Aemilia, la moglie del pentito: "Ho sbagliato"

Maria Curcio riconosce le accuse e scrive ai giudici: "Apprezzate la mia volontà di cambiamento. Ho spinto mio marito a collaborare"

Tribunale (foto d'archivio)

Tribunale (foto d'archivio)

Reggio Emilia, 9 luglio 2020 - «Da molti anni ho rescisso qualsiasi legame con la località di origine e con l’ambiente in cui vivevo (a Montecchio, ndr). Ho abbracciato con convinzione la scelta collaborativa di mio marito: anzi, proprio io stessa ho spinto affinché intraprendesse questa strada". Maria Curcio, 47 anni, rompe con la tradizione che vuole le donne legate agli ambienti di mafia omertose custodi dei segreti dei loro consorti. Lei è la moglie di Giuseppe Giglio, pentito di ‘ndrangheta, condannato in via definitiva nel processo ‘Aemilia’ in abbreviato a sei anni: lui era considerato la mente economica degli affari del clan Grande Aracri nella nostra regione.
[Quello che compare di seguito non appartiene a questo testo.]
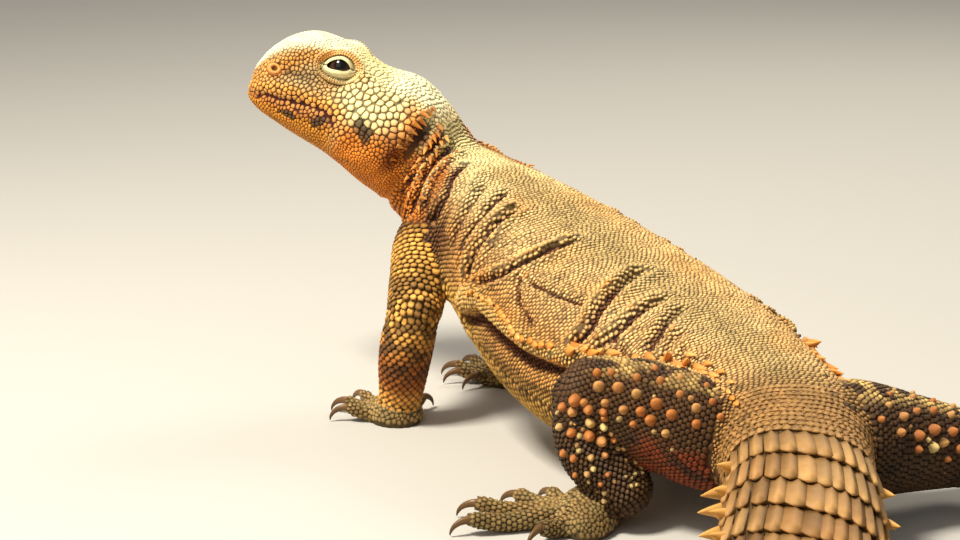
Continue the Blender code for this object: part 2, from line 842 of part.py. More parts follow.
def grown_body(limb):
    stations = neck_places() + torso_places() if limb == "upper_arm" else torso_places()
    return [body_span("grown_body", stations, GAP)]


def make_limbs():
    rng = random.Random(7)
    for side in ("left", "right"):
        for upper, lower, foot_name in (("upper_arm", "forearm", "hand"), ("thigh", "shank", "foot")):
            top, bottom = LIMB_SHAPES[f"{upper}_{side}"], LIMB_SHAPES[f"{lower}_{side}"]
            first = top.build()
            fuse(first, make_tubercles(top, rng))
            carve(first, grown_body(upper))
            paint(first, "skin_orange" if upper == "upper_arm" else "skin_brown")
            second = bottom.build()
            fuse(second, make_tubercles(bottom, rng))
            carve(second, grown_body(upper) + [top.build(GAP, "grown_top")])
            paint(second, "skin_brown")
            foot = next(f for f in FEET if f.name == f"{foot_name}_{side}")
            make_foot(foot, [bottom.build(GAP, "grown_bottom"), top.build(GAP, "grown_top")])


# Trunk and tail

NECK_SPINES = (
    ((50, 54), (51.5, 40), (54, 26), (57, 12), (60, -1)),
    ((59, 62), (62, 48), (65, 34)),
)


def make_neck():
    neck = body_span("neck", neck_places())
    spines = []
    for side in (1, -1):
        for row in NECK_SPINES:
            for at, angle in row:
                turned = mirrored(angle, side)
                back = -BODY.forward(at, BEND_REACH)
                spines.append(cone(body_point(at, turned), outwards_at(at, turned) + back * 0.8, 0.8, 1.6))
    fuse(neck, spines)
    paint(neck, "skin_orange")


# The tail is ringed with whorls of keeled plates, each ring overlapping the next.
WHORL_FIRST_END = 212.5
WHORL_LENGTH = 10.0  # at the tail's base
WHORL_LAST_LENGTH = 3.4
TOP_PLATES = {"tail_base": 11, "tail_middle": 9, "tail_end": 6}  # round each whorl's upper side
TOP_SPREAD = 208.0  # degrees that they cover
BELLY_COLUMNS = 4
PLATE_RISE = 1.25
PLATE_GROOVE = 0.55
PLATE_POINT = 0.9  # how far a keel reaches past its ring's edge
TAIL_POINT = 2.5
FINE_WHORL = 0.95  # whorls smaller than this share of the largest are simpler
WHORL_STATIONS = ((0.03, 0.0), (0.5, 0.55), (0.97, 1.0))  # along a whorl, each with its rise
TAIL_SPINES = ((-6.0, 4.4), (13.0, 2.8))  # angle above the side, length


def whorl_ends():
    """Where each whorl ends, from the tail's base to its tip."""
    ends = [WHORL_FIRST_END]
    while ends[-1] < BODY.length - WHORL_LAST_LENGTH:
        left = (BODY.length - ends[-1]) / (BODY.length - WHORL_FIRST_END)
        longer = (WHORL_LENGTH - WHORL_LAST_LENGTH) * min(1.0, left * 1.25)
        ends.append(ends[-1] + WHORL_LAST_LENGTH + longer)
    return ends[:-1] + [BODY.length]


def whorl_columns(plates):
    """Angles round the tail, each with how much of a keel's height it has."""
    columns = []
    step = TOP_SPREAD / plates
    first = 90.0 - TOP_SPREAD / 2
    for i in range(plates):
        columns += [(first + step * i, 0.0), (first + step * (i + 0.5), 1.0)]
    columns.append((first + TOP_SPREAD, 0.0))
    gap = (360.0 - TOP_SPREAD) / BELLY_COLUMNS
    columns += [(first + TOP_SPREAD + gap * i, 0.15) for i in range(1, BELLY_COLUMNS)]
    return columns


def whorl_rings(start, end, size, plates):
    """The rings of one whorl, from its root to its raised, pointed edge."""
    length = end - start
    rings = []
    stations = WHORL_STATIONS if size > FINE_WHORL else WHORL_STATIONS[::2]
    for part, rise in stations:
        ring = []
        for angle, keel in whorl_columns(plates):
            height = rise * (PLATE_GROOVE + (PLATE_RISE - PLATE_GROOVE) * keel) * size
            reach = PLATE_POINT * keel * size if part > 0.9 else 0.0
            back = BODY.forward(start + length * part, BEND_REACH) * -reach
            ring.append(body_point(start + length * part, angle, height) + back)
        rings.append(ring)
    return rings


def stepped_end(end, plates):
    """The ring that steps down under a whorl's edge to a node's flat end."""
    return [body_point(end - HALF_GAP, angle) for angle, keel in whorl_columns(plates)]


def tail_spines(end, size, rng):
    """The long spines at each side of a whorl's edge: two on the large ones."""
    spines = []
    at = end - 1.4 * size
    for angle, length in TAIL_SPINES if size > FINE_WHORL else TAIL_SPINES[:1]:
        for side in (1, -1):
            turned = mirrored(angle + rng.uniform(-3, 3), side)
            out = outwards_at(at, turned) + UP * 0.12 - BODY.forward(at, BEND_REACH) * 0.55
            reach = length * size * rng.uniform(0.88, 1.1)
            spines.append(cone(body_point(at, turned, PLATE_GROOVE * size * 0.5), out, 1.5 * size, reach))
    return spines


def make_tail():
    rng = random.Random(11)
    ends = whorl_ends()
    starts = [TORSO_END] + ends[:-1]
    limits = (TORSO_END, TAIL_BASE_END, TAIL_MIDDLE_END, BODY.length)
    for (name, plates), low, high in zip(TOP_PLATES.items(), limits, limits[1:]):
        rings, spines, last_end = [], [], low
        for start, end in zip(starts, ends):
            middle = (start + end) / 2
            if not low < middle < high:
                continue
            size = min(1.0, BODY.size(0, middle) / 13.0)
            rings += whorl_rings(start, end, size, plates)
            spines += tail_spines(end, size, rng)
            last_end = end
        tip = None
        if high == BODY.length:
            tip = BODY.centre(high) - BODY.forward(high) * TAIL_POINT
        else:
            rings.append(stepped_end(last_end, plates))
        piece = loft(name, rings, last_point=tip)
        fuse(piece, spines)
        carve(piece, [floor_block()])
        paint(piece, "tail_scales")


def centre_over_origin(objects):
    """Moves everything so that the middle of the whole animal's box is over the origin."""
    points = [vertex.co for obj in objects for vertex in obj.data.vertices]
    shift = Vector((0, 0, 0))
    for axis in (0, 1):
        shift[axis] = -(min(p[axis] for p in points) + max(p[axis] for p in points)) / 2
    for obj in objects:
        obj.data.transform(Matrix.Translation(shift))


def main():
    for obj in list(bpy.data.objects):
        bpy.data.objects.remove(obj)
    make_head()
    make_neck()
    paint(body_span("torso", torso_places()), "skin_orange")
    make_tail()
    make_limbs()
    animal = bpy.data.collections.new("spiny_tailed_lizard")
    bpy.context.scene.collection.children.link(animal)
    for obj in list(bpy.context.scene.collection.objects):
        animal.objects.link(obj)
        bpy.context.scene.collection.objects.unlink(obj)
    centre_over_origin(animal.objects)


main()
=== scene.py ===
import math

import bpy
import bmesh
import numpy as np
from mathutils import Matrix, Vector
from mathutils.bvhtree import BVHTree
from mathutils.kdtree import KDTree


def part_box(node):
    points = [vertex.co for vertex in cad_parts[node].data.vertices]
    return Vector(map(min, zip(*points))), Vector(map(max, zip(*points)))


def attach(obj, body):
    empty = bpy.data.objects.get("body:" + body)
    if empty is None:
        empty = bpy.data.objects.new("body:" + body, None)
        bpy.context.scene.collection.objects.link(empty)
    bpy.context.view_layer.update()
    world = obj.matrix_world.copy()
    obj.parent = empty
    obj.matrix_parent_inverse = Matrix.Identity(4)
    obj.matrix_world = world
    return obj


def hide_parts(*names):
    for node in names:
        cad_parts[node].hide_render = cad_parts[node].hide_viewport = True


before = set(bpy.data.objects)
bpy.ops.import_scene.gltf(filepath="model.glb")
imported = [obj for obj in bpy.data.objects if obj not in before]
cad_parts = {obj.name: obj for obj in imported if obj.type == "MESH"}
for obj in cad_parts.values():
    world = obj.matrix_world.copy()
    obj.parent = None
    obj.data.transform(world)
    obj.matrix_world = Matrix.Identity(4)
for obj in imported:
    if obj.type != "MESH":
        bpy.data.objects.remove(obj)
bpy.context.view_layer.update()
bpy.ops.object.select_all(action="DESELECT")

mm = 0.001
up = np.array((0.0, 0.0, 1.0))


def unit(v):
    return v / np.maximum(np.linalg.norm(v, axis=-1, keepdims=True), 1e-9)


def step(value, low, high):
    t = np.clip((value - low) / (high - low), 0, 1)
    return t * t * (3 - 2 * t)


def bulge(value, width):
    return np.exp(-((value / width) ** 2))


def mix(a, b, amount):
    amount = np.asarray(amount)[..., None]
    return np.asarray(a) * (1 - amount) + np.asarray(b) * amount


def blotch(pos, size, seed):
    # soft random patches about as large as size, from -1 to 1
    waves = np.random.default_rng(seed)
    total = np.zeros(len(pos))
    for _ in range(7):
        way = unit(waves.normal(size=3)) * (2 * math.pi / size) * waves.uniform(0.6, 1.6)
        total += np.sin(pos @ way + waves.uniform(0, 6.28))
    return total / 3.2


def farAlong(points):
    # how far along the line through them each point lies
    return np.concatenate(([0], np.cumsum(np.linalg.norm(np.diff(points, axis=0), axis=1))))


def pointTree(points):
    tree = KDTree(len(points))
    for i, p in enumerate(points):
        tree.insert(Vector(p), i)
    tree.balance()
    return tree


def meshPoints(obj):
    # a mesh's points in metres
    points = np.empty(len(obj.data.vertices) * 3)
    obj.data.vertices.foreach_get("co", points)
    return points.reshape(-1, 3)


def srgb(r, g, b):
    return tuple((c / 255 / 12.92) if c < 11 else ((c / 255 + 0.055) / 1.055) ** 2.4 for c in (r, g, b))


# the animal's lines, in millimetres, as its solids have them
head = {
    "snout": (42.6, -156.6, 75.9),
    "heading": 50.0,
    "pitch": 17.0,
    "length": 47.0,
    "eye": (21.8, 9.2, 13.4),  # behind the snout, out, above the axis
    "eyeRadius": 3.3,
}
# distance behind the snout, half width, height above the axis, depth below it
headRows = (
    (0.8, 4.4, 6.2, 1.8), (2.5, 7.2, 10.2, 3.0), (5.5, 9.4, 14.2, 4.4), (9.0, 10.8, 17.0, 5.4),
    (13.0, 12.0, 18.6, 6.6), (18.0, 13.2, 18.6, 7.8), (23.0, 14.4, 18.0, 9.0), (28.0, 16.0, 16.4, 10.8),
    (34.0, 17.6, 15.4, 13.4), (40.0, 17.6, 14.8, 15.4), (44.0, 16.6, 12.0, 16.2), (47.0, 15.6, 9.6, 16.4),
)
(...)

Lei, che ha avuto una pena di cinque anni e mezzo in primo grado, con il rito ordinario, è ricorsa in Appello e ora è a processo a Bologna. Il marito si è pentito nel 2016 e ha vuotato il sacco sul vorticoso giro di fatturazioni fasulle e prestanome. Lei lo ha seguito nel programma di protezione in quanto stretta familiare. E nell’ultima udienza nel carcere della Dozza ha consegnato una lettera alla Corte, attraverso il suo avvocato Luigi Li Gotti - storico difensore di pentiti come Tommaso Buscetta, Giovanni Brusca e Francesco Marino Mannoia – in cui spiega la sua versione dei fatti sulle accuse che le sono mosse e prende le distanze dal mondo che frequentava. "Riconosco di avere posto in essere le condotte indicate nei capi di imputazione", dice riferendosi alle accuse di distrazione di beni, intestazioni fittizie con metodo mafioso e bancarotta (su quest’accusa l’aggravante è caduta in primo grado) nell’ambito delle società gestite dal marito. "Ho partecipato ai fatti con un ruolo assolutamente marginale, convinta di fornire aiuto al coniuge anche per preservare il patrimonio familiare, in un periodo in cui si erano manifestate difficoltà economiche".

Ma puntualizza: "Neppure per un momento ho pensato di favorire altri soggetti, che solo dopo ho appreso appartenere ad associazioni mafiose e con i quali non ho mai avuto alcun rapporto personale o di altro genere". Per lei la difesa ha chiesto l’assoluzione, mentre il sostituto procuratore generale la conferma della pena. Curcio ha concluso la sua lettera delineando un deciso cambio di rotta: "Auspico un sereno giudizio dell’eccellentissima corte a cui affido con fiducia il mio futuro, sicura che sappiate apprezzare la mia consapevole volontà di cambiamento e di recupero dei valori di vita condivisi".

Parole che Li Gotti, esperto di pentiti di mafia, spiega così: "Lei sostiene di aver fatto ciò che il marito le chiedeva, ma di non sapere nulla di quel mondo. Il marito è diventato collaboratore di giustizia, lei tecnicamente non lo è. Anche se ha voluto fare una scelta precisa: fare sapere che lei non sta dalla parte dei mafiosi". Pure il marito è assistito dall’avvocato Li Gotti in vari procedimenti, tra cui uno che prenderà il via a fine luglio a Crotone per la bancatotta della società ‘Giglio srl’, che aveva sede operativa a Reggio ma è fallita nella città calabrese: "Chiederò che sia riconosciuta la continu azione con il processo ‘Aemilia’ perchè si tratta della società che era al centro delle accuse".